• **Task requirements**: Keep only the lines that hold the string "between", filtering out the rest of the entries below.

-- begin --

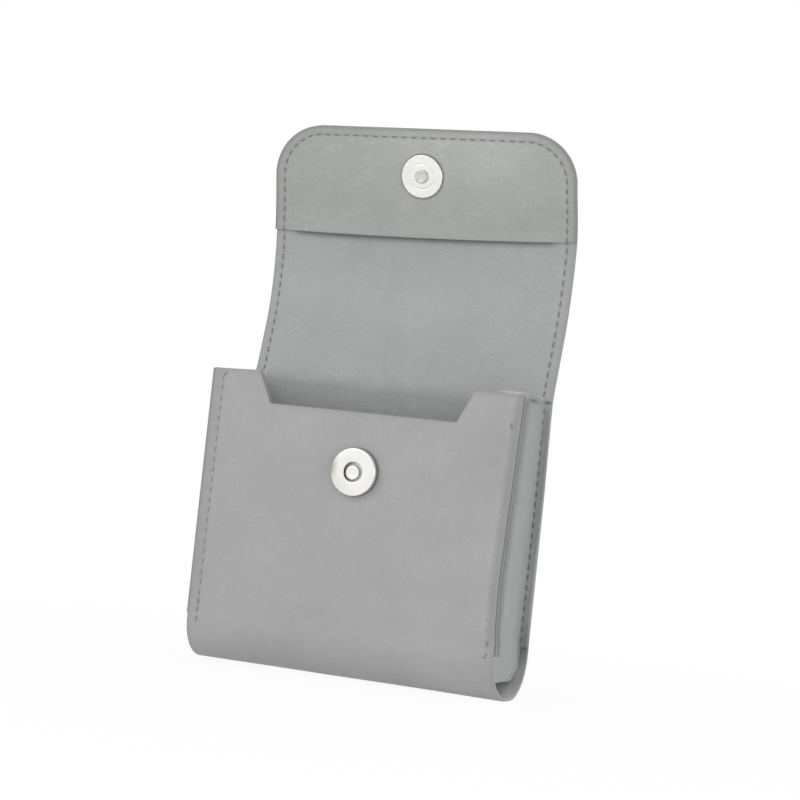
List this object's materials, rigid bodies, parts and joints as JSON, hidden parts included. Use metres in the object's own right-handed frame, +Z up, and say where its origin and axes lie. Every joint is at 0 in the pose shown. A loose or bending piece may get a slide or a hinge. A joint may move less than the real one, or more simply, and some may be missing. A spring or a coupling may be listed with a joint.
{
  "type": "handheld console pouch",
  "caption": "Soft pouch with side gussets, a notched front and a stitched fold-over flap that shuts on a magnetic snap.",
  "frame": {"origin": "centre of the flat strip of leather under the foot, that the pouch stands on", "axes": "+X to the right as seen from the front, +Y from the front panel to the back panel, +Z up, with the flap open above the pouch"},
  "size_m": [0.0962, 0.0386, 0.1628],
  "materials": {
    "leather": "grey coated faux leather with a fine grain and a low sheen",
    "gusset_leather": "thin grey faux leather, a little greener and smoother",
    "lining": "thin grey faux leather, smooth",
    "board": "raw greyboard, hidden",
    "thread": "twisted polyester thread",
    "nickel": "satin nickel plate",
    "steel": "zinc plated sheet",
    "magnet": "sintered ferrite, hidden"
  },
  "bodies": {
    "pouch": {"outer_leather": "leather", "front_board": "board", "back_board": "board", "front_lining": "lining", "back_lining": "lining", "left_gusset": "gusset_leather", "right_gusset": "gusset_leather", "front_left_stitches": "thread", "front_right_stitches": "thread", "back_left_stitches": "thread", "back_right_stitches": "thread", "rear_fold_leather": "leather", "rear_fold_lining": "lining", "socket_cover": "nickel", "socket_magnet": "magnet", "socket_core": "steel", "socket_bracket": "steel", "socket_washer": "steel"},
    "flap_bridge": {"bridge_leather": "leather", "bridge_board": "board", "bridge_lining": "lining", "bridge_stitches": "thread", "front_fold_leather": "leather", "front_fold_lining": "lining"},
    "flap_tip": {"flap_leather": "leather", "flap_board": "board", "flap_lining": "lining", "flap_facing": "leather", "flap_stitches": "thread", "stud_plate": "nickel", "stud_post": "nickel", "stud_bracket": "steel", "stud_washer": "steel"}
  },
  "joints": [
    {"name": "rear_fold", "type": "hinge", "parent": "pouch", "child": "flap_bridge", "pos_m": [0, 0.01487, 0.08929], "axis": [1, 0, 0], "range_deg": [-145, 101.2], "deforming": ["rear_fold_leather", "rear_fold_lining"]},
    {"name": "front_fold", "type": "hinge", "parent": "flap_bridge", "child": "flap_tip", "pos_m": [0, 0.02005, 0.12054], "axis": [1, 0, 0], "range_deg": [-20, 63.5], "deforming": ["front_fold_leather", "front_fold_lining"]}
  ]
}
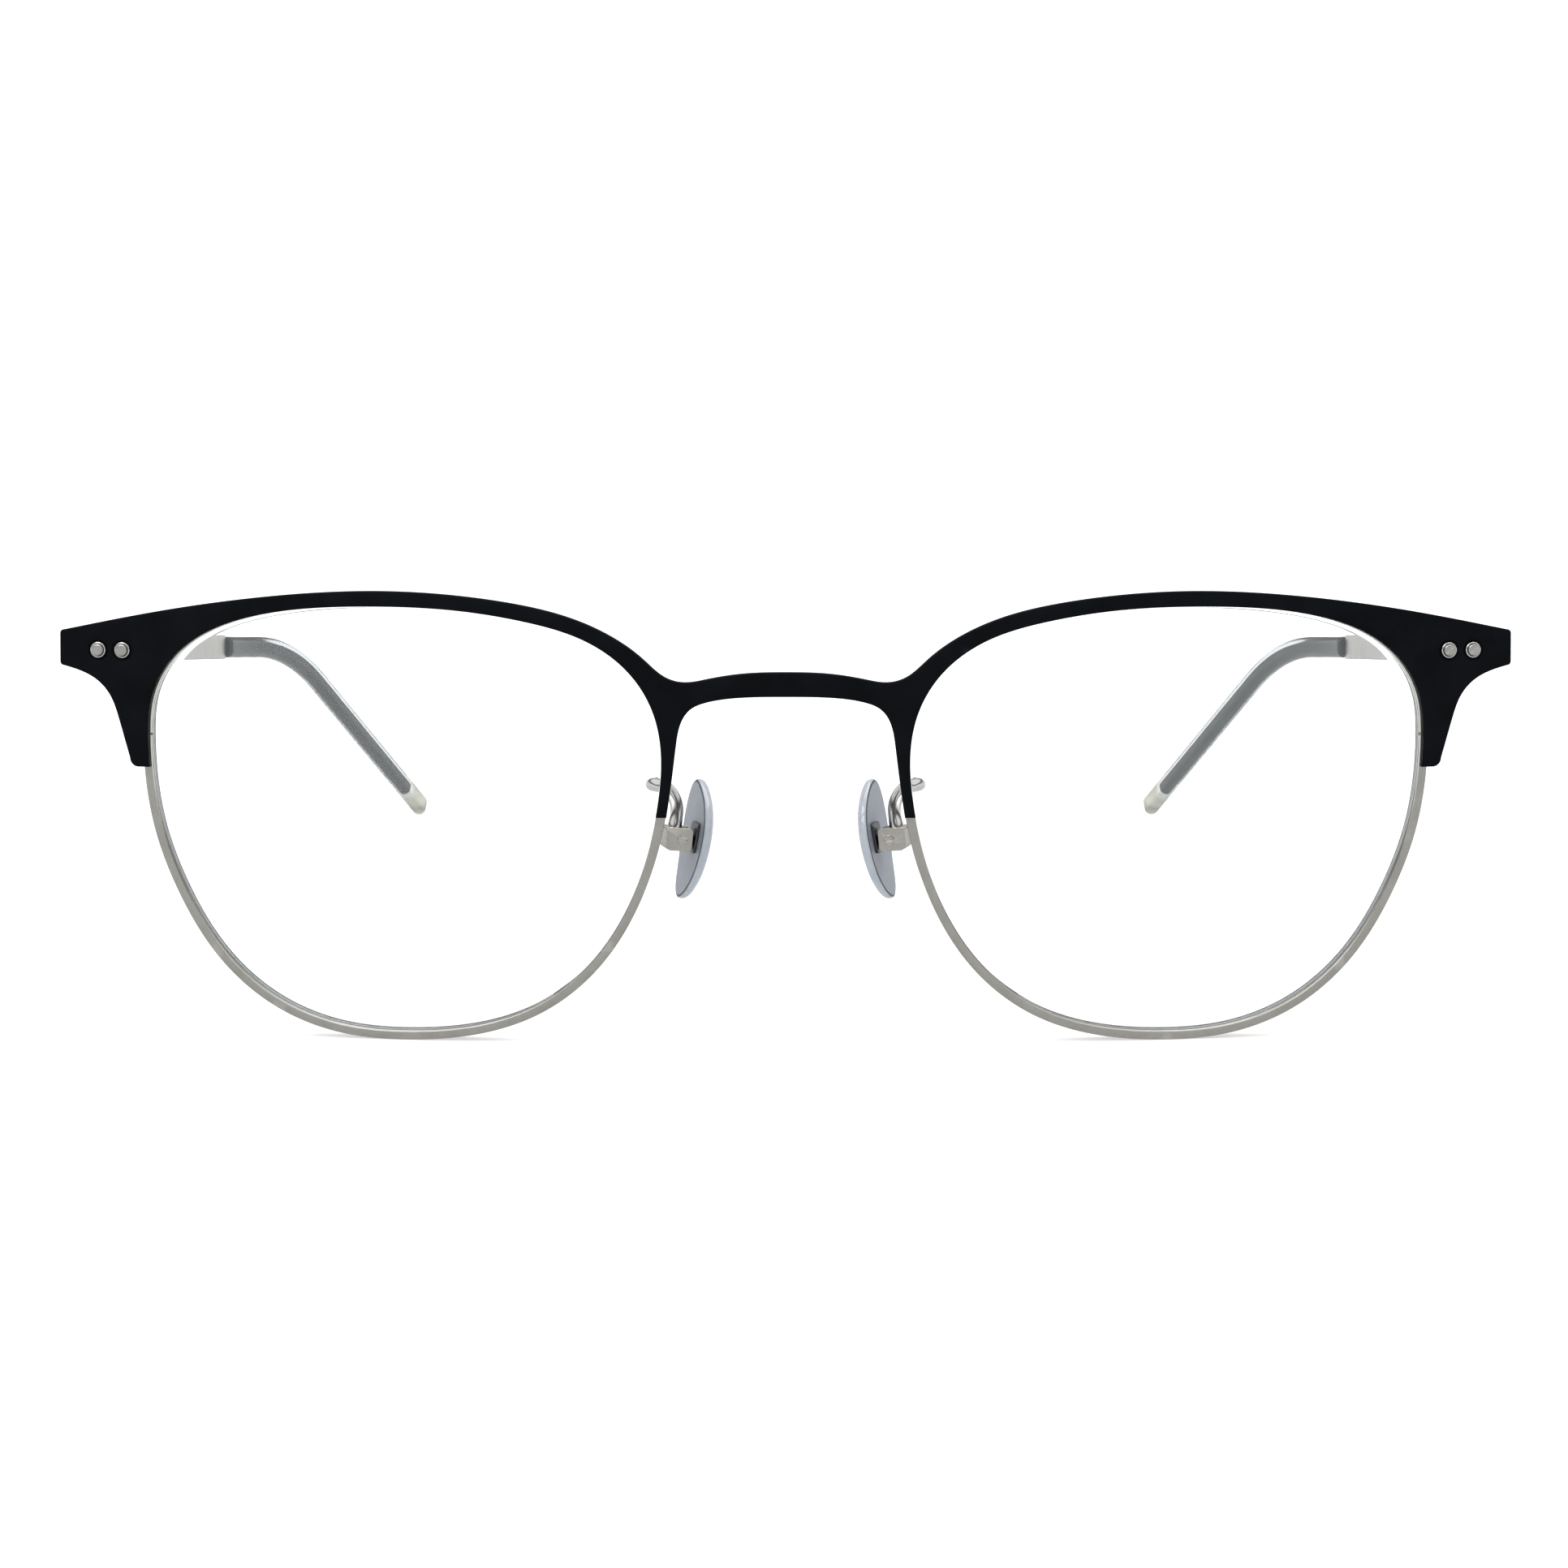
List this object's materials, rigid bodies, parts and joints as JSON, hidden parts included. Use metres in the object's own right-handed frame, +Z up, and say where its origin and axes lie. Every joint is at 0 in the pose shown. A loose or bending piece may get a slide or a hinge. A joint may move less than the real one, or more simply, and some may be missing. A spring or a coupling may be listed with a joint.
{
  "type": "half rim eyeglasses",
  "caption": "Eyeglasses with a matt black brow plate riveted over thin silver rims, clear lenses, adjustable nose pads and folding temples with translucent tips.",
  "frame": {"origin": "middle of the bounding box, on the table the glasses stand on", "axes": "+Z up, front faces -Y, open temples run to +Y, +X is the wearer's left"},
  "size_m": [0.1412, 0.1418, 0.0441],
  "materials": {
    "brow_black": "matt black coating",
    "rim_silver": "satin silver",
    "temple_silver": "satin silver",
    "hinge_metal": "satin",
    "rivet_metal": "brushed flat heads",
    "bright_metal": "polished",
    "pad_metal": "satin nickel",
    "insert_dark": "polished",
    "core_grey": "satin dark grey",
    "sleeve_clear": "translucent",
    "pad_clear": "clear soft plastic",
    "lens_clear": "clear, anti-reflection coated"
  },
  "bodies": {
    "front": {"brow_front": "brow_black", "eyewire_left": "rim_silver", "eyewire_right": "rim_silver", "lens_left": "lens_clear", "lens_right": "lens_clear", "rim_lock_upper_left": "rim_silver", "rim_lock_upper_right": "rim_silver", "rim_lock_lower_left": "rim_silver", "rim_lock_lower_right": "rim_silver", "rim_screw_left": "bright_metal", "rim_screw_right": "bright_metal", "rivet_pins_left": "rivet_metal", "rivet_pins_right": "rivet_metal", "rivet_collars_left": "bright_metal", "rivet_collars_right": "bright_metal", "hinge_front_left": "hinge_metal", "hinge_front_right": "hinge_metal", "hinge_screw_left": "bright_metal", "hinge_screw_right": "bright_metal", "pad_arm_left": "bright_metal", "pad_arm_right": "bright_metal", "pad_box_left": "pad_metal", "pad_box_right": "pad_metal", "pad_screw_left": "bright_metal", "pad_screw_right": "bright_metal"},
    "temple_left_arm": {"temple_left": "temple_silver", "hinge_temple_left": "hinge_metal", "temple_core_left": "core_grey", "temple_ferrule_left": "core_grey", "temple_sleeve_left": "sleeve_clear"},
    "temple_right_arm": {"temple_right": "temple_silver", "hinge_temple_right": "hinge_metal", "temple_core_right": "core_grey", "temple_ferrule_right": "core_grey", "temple_sleeve_right": "sleeve_clear"},
    "pad_left": {"pad_insert_left": "insert_dark", "nose_pad_left": "pad_clear"},
    "pad_right": {"pad_insert_right": "insert_dark", "nose_pad_right": "pad_clear"}
  },
  "joints": [
    {"name": "temple_fold_left", "type": "hinge", "parent": "front", "child": "temple_left_arm", "pos_m": [0.066, -0.0601, 0.03784], "axis": [0, 0, 1], "range_deg": [0, 82]},
    {"name": "temple_fold_right", "type": "hinge", "parent": "front", "child": "temple_right_arm", "pos_m": [-0.066, -0.0601, 0.03784], "axis": [0, 0, -1], "range_deg": [0, 78]},
    {"name": "pad_rock_left", "type": "hinge", "parent": "front", "child": "pad_left", "pos_m": [0.01043, -0.0627, 0.01917], "axis": [0.2924, 0.9563, 0], "range_deg": [-8, 8]},
    {"name": "pad_rock_right", "type": "hinge", "parent": "front", "child": "pad_right", "pos_m": [-0.01043, -0.0627, 0.01917], "axis": [-0.2924, 0.9563, 0], "range_deg": [-8, 8]}
  ]
}
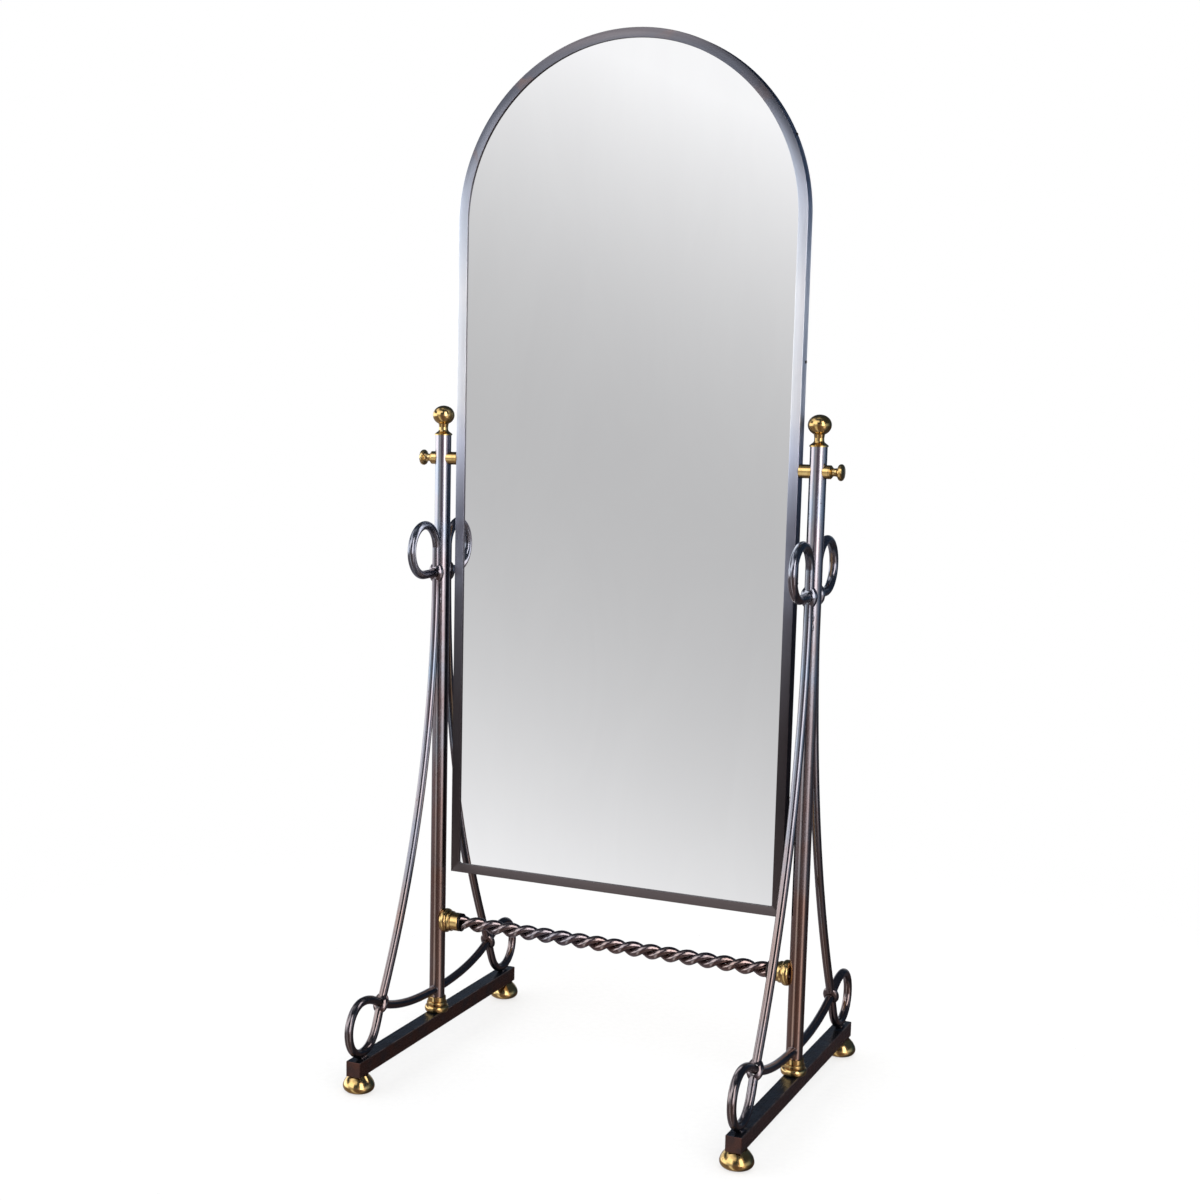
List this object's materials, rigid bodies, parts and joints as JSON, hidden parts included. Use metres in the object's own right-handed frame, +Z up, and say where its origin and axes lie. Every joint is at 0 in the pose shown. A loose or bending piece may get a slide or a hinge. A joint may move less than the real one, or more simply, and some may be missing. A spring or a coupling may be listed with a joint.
{
  "type": "cheval floor mirror",
  "caption": "Free-standing full-length mirror with an arched steel frame, tilting between two steel posts with looped rod braces, a twisted stretcher and brass fittings.",
  "frame": {"origin": "on the floor, midway between the two stands and under the pivot axis", "axes": "+Z up, front of the mirror toward -Y, +X to the right seen from the front; the pivot axis runs along X"},
  "size_m": [0.7618, 0.664, 1.7765],
  "materials": {
    "burnished_steel": "burnished, satin polish with a brown and blue-grey bloom",
    "bar_steel": "blackened, waxed",
    "frame_steel": "brushed and waxed",
    "brass": "turned and polished",
    "dark_steel": "blackened",
    "stud_steel": "machined",
    "mirror_glass": "silvered glass",
    "felt": "pressed felt",
    "plywood": "stained plywood"
  },
  "bodies": {
    "stand": {"base_bar_left": "bar_steel", "post_left": "burnished_steel", "post_collar_left": "brass", "finial_left": "brass", "stretcher_collar_left": "brass", "stretcher_ring_left": "dark_steel", "pivot_inner_spacer_left": "brass", "foot_left_front": "brass", "brace_left_front": "burnished_steel", "foot_left_back": "brass", "brace_left_back": "burnished_steel", "base_bar_right": "bar_steel", "post_right": "burnished_steel", "post_collar_right": "brass", "finial_right": "brass", "stretcher_collar_right": "brass", "stretcher_ring_right": "dark_steel", "pivot_inner_spacer_right": "brass", "foot_right_front": "brass", "brace_right_front": "burnished_steel", "foot_right_back": "brass", "brace_right_back": "burnished_steel", "stretcher_strand_a": "burnished_steel", "stretcher_strand_b": "burnished_steel"},
    "mirror": {"mirror_frame": "frame_steel", "mirror_glass": "mirror_glass", "mirror_felt": "felt", "mirror_backboard": "plywood", "frame_screws": "dark_steel", "pivot_stud_left": "stud_steel", "pivot_stud_right": "stud_steel"},
    "outer_spacer_left": {"pivot_outer_spacer_left": "brass"},
    "knob_left": {"pivot_knob_left": "brass"},
    "outer_spacer_right": {"pivot_outer_spacer_right": "brass"},
    "knob_right": {"pivot_knob_right": "brass"}
  },
  "joints": [
    {"name": "mirror_tilt", "type": "hinge", "parent": "stand", "child": "mirror", "pos_m": [0, 0, 1.0685], "axis": [1, 0, 0], "range_deg": [-180, 180]},
    {"name": "spacer_left_slide", "type": "slide", "parent": "stand", "child": "outer_spacer_left", "axis": [-1, 0, 0], "range_m": [0, 0.0025]},
    {"name": "knob_left_turn", "type": "hinge", "parent": "outer_spacer_left", "child": "knob_left", "pos_m": [-0.338, 0, 1.0685], "axis": [-1, 0, 0], "range_deg": [0, 720]},
    {"name": "spacer_right_slide", "type": "slide", "parent": "stand", "child": "outer_spacer_right", "axis": [1, 0, 0], "range_m": [0, 0.0025]},
    {"name": "knob_right_turn", "type": "hinge", "parent": "outer_spacer_right", "child": "knob_right", "pos_m": [0.338, 0, 1.0685], "axis": [1, 0, 0], "range_deg": [0, 720]}
  ],
  "couplings": [
    {"joint": "knob_left_turn", "follows": "spacer_left_slide", "rad_per_m": 5026.5},
    {"joint": "knob_right_turn", "follows": "spacer_right_slide", "rad_per_m": 5026.5}
  ]
}
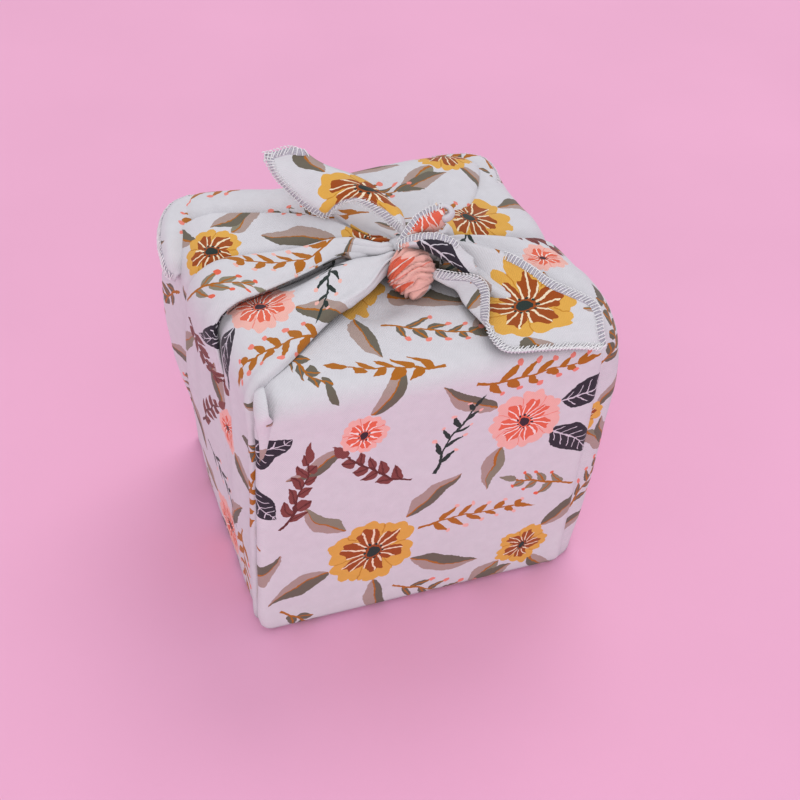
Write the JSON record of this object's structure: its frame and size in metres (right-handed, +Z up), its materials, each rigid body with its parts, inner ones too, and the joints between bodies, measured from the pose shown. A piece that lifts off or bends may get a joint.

-- end --

• **Full response**:
  "caption": "Free-standing full-length mirror with an arched steel frame, tilting between two steel posts with looped rod braces, a twisted stretcher and brass fittings.",
  "frame": {"origin": "on the floor, midway between the two stands and under the pivot axis", "axes": "+Z up, front of the mirror toward -Y, +X to the right seen from the front; the pivot axis runs along X"},
Write the JSON record of this object's structure: its frame and size in metres (right-handed, +Z up), its materials, each rigid body with its parts, inner ones too, and the joints between bodies, measured from the pose shown. A piece that lifts off or bends may get a joint.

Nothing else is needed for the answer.